Temmuz ayında başlayan kazıların 5 aydır kesintisiz devam ettiğini anlatan Işıklı, "Bu seneki çalışmalarda kent sitadelinin (yukarı şehir) 200 metrelik kısmı ana kayayla birlikte açıldı. Doğu ve kuzey surda büyük boyutlu şekilsiz taşlar kullanılmış. Güney surda ve anıtsal kapıda ise tamamen farklı ve Urartu taş işçiliğinin belki de zirvesini gösteren bir teknikle karşı karşıyayız. Surlar, her yerde çok ustaca işlenmiş ve ana kayaya oturtulmuş. Ana kayaya bu derece başarılı işlenmesi, Urartulu taş işçilerini üstün bir başarısını gösteriyor. Bu nedenle Urartulara 'taşların efendisi' ünvanı verilmiş." diye konuştu.

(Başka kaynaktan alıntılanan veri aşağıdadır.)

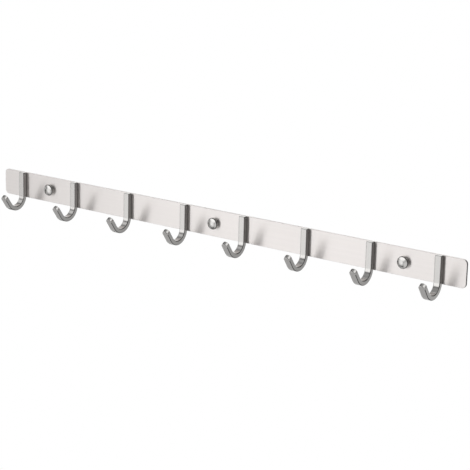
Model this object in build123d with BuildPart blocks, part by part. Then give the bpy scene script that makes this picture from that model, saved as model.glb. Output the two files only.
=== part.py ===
from build123d import *
from math import cos, radians, sin, tan
import os

# Wall hook rail: a flat steel plate with a row of bent bar hooks and three capped wall-screw holes.
# The origin is the centre of the plate's back face. X runs along the rail, +Z is up and the hooks
# stand out towards -Y. All sizes are in millimetres and all angles in degrees.

# Rows of hooks and wall holes
hook_pairs = 4
hook_pitch = 80.0
end_margin = 30.0
outer_hole_inset = 1.0

# Back plate
plate_height = 30.0
plate_thickness = 2.0
plate_corner_radius = 5.0
plate_edge_radius = 0.4
wall_hole_radius = 2.5

# Hooks, each bent from one length of flat bar
bar_width = 7.5
bar_thickness = 5.0
bar_edge_radius = 0.8
bend_radius = 11.0
bend_angle = 145.0
bend_start_height = 3.0
tip_length = 14.2

# Countersunk socket screws that hold the hooks from behind
hook_screw_spacing = 16.0
screw_radius = 1.5
screw_head_radius = 2.8
socket_radius = 1.15
socket_depth = 1.1
head_recess = 0.1
screw_clearance = 0.1
hole_front_wall = 1.4
hole_end_clearance = 0.5
sink_angle = 90.0

# Caps over the wall screws, and the countersunk seats that they push on to
cap_radius = 6.5
cap_height = 4.8
cap_crown = 0.8
cap_wall = 0.8
cap_edge_radius = 1.1
seat_clearance = 0.1
seat_edge_chamfer = 0.2
seat_sink_radius = 4.2

# Sizes worked out from those above
hook_count = 2 * hook_pairs
hook_xs = [(i - (hook_count - 1) / 2) * hook_pitch for i in range(hook_count)]
plate_length = (hook_count - 1) * hook_pitch + 2 * end_margin
outer_hole_x = (hook_pairs - 1) * hook_pitch - outer_hole_inset
wall_holes = {"left": -outer_hole_x, "middle": 0.0, "right": outer_hole_x}
plate_sink_radius = screw_head_radius + head_recess + screw_clearance
hook_hole_depth = bar_thickness - hole_front_wall
screw_length = plate_thickness - head_recess + hook_hole_depth - hole_end_clearance
head_height = (screw_head_radius - screw_radius) / tan(radians(sink_angle / 2))
cap_shoulder = cap_height - cap_crown
cap_ceiling = cap_shoulder - cap_wall
cap_bore_radius = cap_radius - cap_wall
seat_radius = cap_bore_radius - seat_clearance
seat_height = cap_ceiling - seat_clearance

# The plate's two sides, each with its normal pointing out of the plate
back_side = Plane(origin=(0, 0, 0), x_dir=(1, 0, 0), z_dir=(0, 1, 0))
front_side = Plane.XZ.offset(plate_thickness)

os.makedirs("parts", exist_ok=True)

# Back plate: round screw holes right through, countersinks for the hook screws from behind
with BuildPart() as back_plate:
    with BuildSketch(Plane.XZ):
        RectangleRounded(plate_length, plate_height, plate_corner_radius)
        with Locations(*[(x, 0) for x in wall_holes.values()]):
            Circle(wall_hole_radius, mode=Mode.SUBTRACT)
    extrude(amount=plate_thickness)
    front_rim = back_plate.faces().sort_by(Axis.Y)[0].outer_wire().edges()
    fillet(front_rim, plate_edge_radius)
    with Locations(back_side):
        with GridLocations(hook_pitch, hook_screw_spacing, hook_count, 2):
            CounterSinkHole(
                screw_radius + screw_clearance, plate_sink_radius, counter_sink_angle=sink_angle
            )
back_plate.part.label = "back_plate"
export_step(back_plate.part, "parts/back_plate.step")

# Hooks: the bar's side view is traced along its middle line, then the tip is rounded off
shank_y = -plate_thickness - bar_thickness / 2
bend_top_z = bend_start_height - plate_height / 2
middle_radius = bend_radius + bar_thickness / 2
turn = radians(bend_angle)
bend_end_y = shank_y - middle_radius * (1 - cos(turn))
bend_end_z = bend_top_z - middle_radius * sin(turn)
tip_y = bend_end_y - tip_length * sin(turn)
tip_z = bend_end_z - tip_length * cos(turn)

for number, x in enumerate(hook_xs, start=1):
    # Plane along the tip, with its Y axis pointing out of the tip's end
    tip_plane = Plane(origin=(x, tip_y, tip_z), x_dir=(1, 0, 0), z_dir=(0, cos(turn), -sin(turn)))
    with BuildPart() as hook:
        with BuildSketch(Plane.YZ.offset(x)):
            with BuildLine():
                Line((shank_y, plate_height / 2), (shank_y, bend_top_z))
                JernArc((shank_y, bend_top_z), (0, -1), middle_radius, -bend_angle)
                Line((bend_end_y, bend_end_z), (tip_y, tip_z))
            trace(line_width=bar_thickness)
        extrude(amount=bar_width / 2, both=True)
        with BuildSketch(tip_plane):
            with Locations((0, -bar_width / 2)):
                Rectangle(2 * bar_width, bar_width, align=(Align.CENTER, Align.MIN))
                Circle(bar_width / 2, mode=Mode.SUBTRACT)
        extrude(amount=bar_thickness, both=True, mode=Mode.SUBTRACT)
        top_rim = hook.faces().sort_by(Axis.Z)[-1].edges()
        flat_faces = hook.faces().filter_by(lambda face: abs(face.normal_at().X) < 0.01)
        long_edges = flat_faces.edges().filter_by(Axis.X, reverse=True)
        long_edges = long_edges.filter_by(Axis((0, 0, 0), tip_plane.z_dir), reverse=True)
        fillet(top_rim + long_edges, bar_edge_radius)
        with BuildSketch(front_side):
            with Locations((x, 0)):
                with GridLocations(hook_pitch, hook_screw_spacing, 1, 2):
                    Circle(screw_radius + screw_clearance)
        extrude(amount=hook_hole_depth, mode=Mode.SUBTRACT)
    hook.part.label = f"hook_{number}"
    export_step(hook.part, f"parts/hook_{number}.step")

# Hook screws: cone head, plain shank and hexagonal socket, two behind each hook
head_plane = back_side.offset(-head_recess)
with BuildPart() as hook_screw:
    with BuildSketch(Plane.XZ):
        with BuildLine():
            Polyline(
                (0, 0),
                (screw_head_radius, 0),
                (screw_radius, -head_height),
                (screw_radius, -screw_length),
                (0, -screw_length),
                close=True,
            )
        make_face()
    revolve(axis=Axis.Z)
    with BuildSketch(Plane.XY):
        RegularPolygon(socket_radius, side_count=6)
    extrude(amount=-socket_depth, mode=Mode.SUBTRACT)

with BuildPart() as hook_screws:
    with Locations(head_plane):
        with GridLocations(hook_pitch, hook_screw_spacing, hook_count, 2):
            add(hook_screw.part)
hook_screws.part.label = "hook_screws"
export_step(hook_screws.part, "parts/hook_screws.step")

# Screw caps and seats, one of each over every wall hole
for place, x in wall_holes.items():
    with BuildPart() as screw_cap:
        with BuildSketch(Plane(origin=(x, -plate_thickness, 0), x_dir=(1, 0, 0), z_dir=(0, 0, -1))):
            with BuildLine():
                Polyline((cap_bore_radius, 0), (cap_radius, 0), (cap_radius, cap_shoulder))
                TangentArc((0, cap_height), (cap_radius, cap_shoulder), tangent=(1, 0))
                Polyline(
                    (0, cap_height),
                    (0, cap_ceiling),
                    (cap_bore_radius, cap_ceiling),
                    (cap_bore_radius, 0),
                )
            make_face()
        revolve(axis=Axis((x, 0, 0), (0, 1, 0)))
        round_edges = screw_cap.edges().filter_by(Plane.XZ)
        shoulder_edge = round_edges.group_by(SortBy.RADIUS)[-1].sort_by(Axis.Y)[0]
        fillet(shoulder_edge, cap_edge_radius)
    screw_cap.part.label = f"screw_cap_{place}"
    export_step(screw_cap.part, f"parts/screw_cap_{place}.step")

    with BuildPart() as screw_seat:
        with BuildSketch(front_side):
            with Locations((x, 0)):
                Circle(seat_radius)
        extrude(amount=seat_height)
        chamfer(screw_seat.faces().sort_by(Axis.Y)[0].edges(), seat_edge_chamfer)
        with Locations(front_side.offset(seat_height)):
            with Locations((x, 0)):
                CounterSinkHole(wall_hole_radius, seat_sink_radius, counter_sink_angle=sink_angle)
    screw_seat.part.label = f"screw_seat_{place}"
    export_step(screw_seat.part, f"parts/screw_seat_{place}.step")
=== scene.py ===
from math import cos, radians, sin

import bpy
from mathutils import Matrix, Vector


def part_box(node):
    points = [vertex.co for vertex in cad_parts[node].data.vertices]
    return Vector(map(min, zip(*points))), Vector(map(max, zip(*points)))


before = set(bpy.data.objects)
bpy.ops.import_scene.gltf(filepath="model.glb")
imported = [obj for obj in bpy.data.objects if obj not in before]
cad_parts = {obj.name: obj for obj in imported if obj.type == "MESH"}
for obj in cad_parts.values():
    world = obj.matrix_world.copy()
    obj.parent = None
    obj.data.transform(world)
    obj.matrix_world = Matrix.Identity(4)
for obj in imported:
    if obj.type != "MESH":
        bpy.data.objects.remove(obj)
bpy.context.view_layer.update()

# Camera: where it stands as seen from the middle of the plate's front face, in metres and degrees
CAMERA_TURN = 35.64
CAMERA_RISE = 14.96
CAMERA_ROLL = 1.23
CAMERA_DISTANCE = 1.8243
CAMERA_TO_THE_RIGHT = 0.02277
CAMERA_DOWN = 0.01293
SENSOR_WIDTH = 36.0
IMAGE_WIDTH = 470
FOCAL_LENGTH_IN_PIXELS = 1675.0

# Floor: its depth under the rail and its radius in metres, and the glow that whitens it
FLOOR_DEPTH = 1.0
FLOOR_RADIUS = 1.5
FLOOR_SIDES = 96
FLOOR_COLOUR = (0.6, 0.6, 0.6)
FLOOR_GLOW = 0.55
FLOOR_GLOW_IN_METAL = 0.22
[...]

Kent surlarının büyük oranda korunduğuna dikkati çeken Işıklı, şunları kaydetti:
"Bu yönüyle dünyada en iyi korunmuş anıtsal Urartu surlarının burada olduğunu söyleyebiliriz. Hatta güney surda 5 metrelik kısmın tamamen korunarak günümüze gelmiş olması hayranlık verici. Gelecek sezon devam edecek kazılarda kentin surlarının kalanının da çıkarılacağı gibi belirli kesimlerde kapsamlı koruma onarım çalışmaları ile turizme kazandırılacak. Şüphesiz çalışmalarımızın kesintisiz devam etmesinde Valimiz Sayın Ozan Balcı'nın desteği çok. Çalışmalarımızın bugüne gelmesinde Valiliğimizce yapılan kazı evimizin önemi büyük. Bu vesileyle kendisine teşekkür ediyorum."
"Taşları birbirine kenetlemişler"
Atatürk Üniversitesi Arkeoloji Bölümü Yüksek Lisans Öğrencisi İlhan Özgür de kalede 37 yıldır yürütülen kazılarda sayısız eserin arkeoloji dünyasına kazandırıldığını belirtti.
Surların daha çok ana kaya üzerine inşa edildiğini ifade eden Özgür, şu bilgileri paylaştı:
"Amacımız, kalenin çevresini saran surların devamını ortaya çıkararak kalenin ihtişamını ortaya koymak. Bununla ilgili planlamalarımızı yaptık. Bu anlamda kazılarımız heyecanla devam ediyor. Surların ana kaya ile bağlantısını ortaya çıkarıyoruz. Duvarlarda kullanılan bazalt taşlarındaki işçilik dikkati çekiyor. Günümüzde bile yapılması zor olan bir işçilik söz konusu. Çok görkemli bir şekilde inşa etmeye çalışmışlar. Depreme karşı dayanıklılığı artırmak için kilitli taşları kullanmışlar. Taşları birbirine kenetlemişler. Bu duvarların üzerine de kerpiçten 17-18 metre duvar örmüşler."